The former chair of the UN mission reminds that Baathism, the political trend represented by Saddam Hussein, had been focused on guaranteeing integrity of a secular Iraq. "Modern Baathism—and I'm not condoning Baathism , I'm just stating reality—rejected tribalism, rejected ethnicity, rejected religion, and spoke of a unified secular Iraqi state. In order to achieve that vision, Saddam Hussein had to suppress the very tendencies that rise up and tear modern Iraq apart. And we condemned him for this? We called him a war criminal for this? Yet now we're in Iraq, we took away the glue that held together, and we're doing the same damn thing, but even worse. We've accused Saddam Hussein over the course of 30 years of killing 400,000 Iraqi people. Hell, it's taken us four years and we've killed 600,000".
On the background of this death toll, the incomes of Halliburton and its affiliates from the war look especially impressing. According to various estimates, they comprise between $17 billion and $28 billion.
IS CHENEY'S IMMUNITY AS GREAT AS HIS TALENT?
The list of cases in which Halliburton's incomes contrast with dire consequences for the interests of the United States from relevant political and military decisions could be prolonged.
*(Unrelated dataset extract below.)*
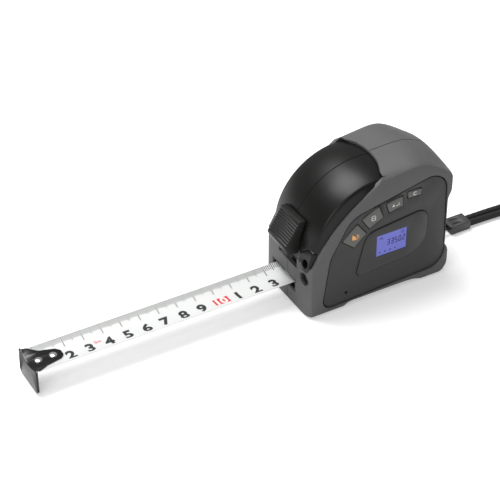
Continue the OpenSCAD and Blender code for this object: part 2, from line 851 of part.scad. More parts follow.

They include construction of the Guantanamo jail, the failed Caspian pipeline projects, and the nuclear program of Libya. The current gas crisis, which the Ukrainian President, backed by the US Republican establishment, seeks to solve for the expense of his own people, is not an exception.
Mr. Cheney is undoubtedly a talented person. Are his exceptional gift of converting political power into money and its net effect for national and global security, as well as the related death toll, going to be eventually evaluated by US justice?